Getting to Yes, And

"Big Bets”


Rajiv Shah

Subscribe on

Kelly connects with Rajiv Shah, the President of the Rockefeller Foundation and a former government official who oversaw USAID from 2010 to 2015. His new book is called "Big Bets: How Large-Scale Change Really Happens."

You talk about seeing Nelson Mandela speaking at the old Tiger’s stadium in Detroit and that sparked this idea of doing something bigger in your life.

“I just thought: how do you spend 27 years in a jail cell and have that ability to come out and share love and compassion, and it just sparked something. You know I'm not obviously the only person on this planet to be inspired by Nelson Mandela. Let's just be clear about that. But it sparked something, and it was like, ‘Okay, I'll go be a doctor or an engineer, or whatever you know I'm supposed to do. But I also want to do something to make the world a better place beyond that. And you know, thankfully, a few things happened and I had that opportunity.”

And the Big Bet framework and methodology, where did you learn that?

"I learned it from Bill and Melinda Gates when they read an article about 600,000 kids dying of a disease called Rotavirus. And then they learned in that article that a Coronavirus vaccine was coming out, but it was only going to be available in the United States and rich countries, and all the deaths were in lower income countries.
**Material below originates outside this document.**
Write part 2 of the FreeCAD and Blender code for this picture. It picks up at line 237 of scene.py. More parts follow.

And they were like, that just doesn't make sense. How do we actually solve for all this unnecessary child death? And so, the task became, we're not going to do something incremental. The goal here is, it may take decades, but the goal is we want to solve for unnecessary vaccine preventable childhood mortality at scale, and I learned that methodology from there.”

During the early days in the response to the crisis in Haiti, you have this story about the turnstile to get into the USAID building that is just amazing.
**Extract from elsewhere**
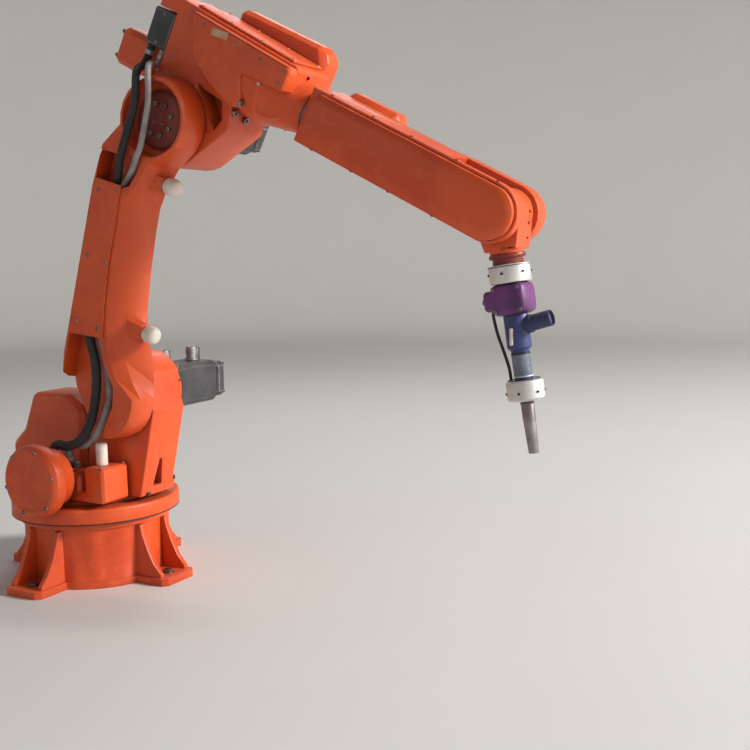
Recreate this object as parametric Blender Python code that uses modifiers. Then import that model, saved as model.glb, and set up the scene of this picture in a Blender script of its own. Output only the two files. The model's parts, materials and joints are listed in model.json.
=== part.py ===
"""Six-axis welding robot arm, floor mounted, in metres with +Z up.

The origin is on the turning axis at the underside of the base. At rest the arm reaches along +X,
its own plane is XZ, and the lower arm runs on the -Y side of the shoulder and the elbow.
"""
import math

import bmesh
import bpy
from mathutils import Matrix, Vector

# Joints, at rest
SHOULDER_X = 0.154
SHOULDER_Z = 0.473
LOWER_ARM_LENGTH = 0.6635
LOWER_ARM_LEAN = math.radians(17.1)
FOREARM_RISE = 0.1589
FOREARM_LENGTH = 0.8006
FOREARM_DIP = math.radians(27.9)
TOOL_TILT = math.radians(7.8)

# Gaps
SEAT_GAP = 0.0003
OVERRUN = 0.01
MERGE_BELOW = 0.00001

# Base
BASE_HEIGHT = 0.163
BASE_PLATE = 0.018
FOOT_REACH = 0.268
FOOT_WIDTH = 0.116
FOOT_CORNER = 0.012
FOOT_ROOT_SHARE = 0.6
DRUM_RADIUS = 0.181
DRUM_FLANGE = 0.014
DRUM_FLANGE_PROUD = 0.008
RIB_SPACING = 0.09
RIB_WALL = 0.012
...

“We had this big, messy multi-agency team, and what happened is you couldn't go into the USAID building because of all the Federal security very easily. So, if you had a USAID badge you would just swipe and you'd go right through. But if you were military personnel or you were with FEMA or any of the other agencies, you would kind of stand in line to get a visitor badge. And I basically asked the security team what we could do. And they said, You know, this is a crisis. Let's just keep the turnstiles open; and it just changed the way people felt. It made everybody feel like, 'Hey, we are all part of this team. And oh, by the way, this is an emergency, this is a special moment. This is a moral moment, and we're going to do our best.' And I I've never been more proud than when we had that team, you know, in the middle of the night, just doing extraordinary things for people in Haiti.”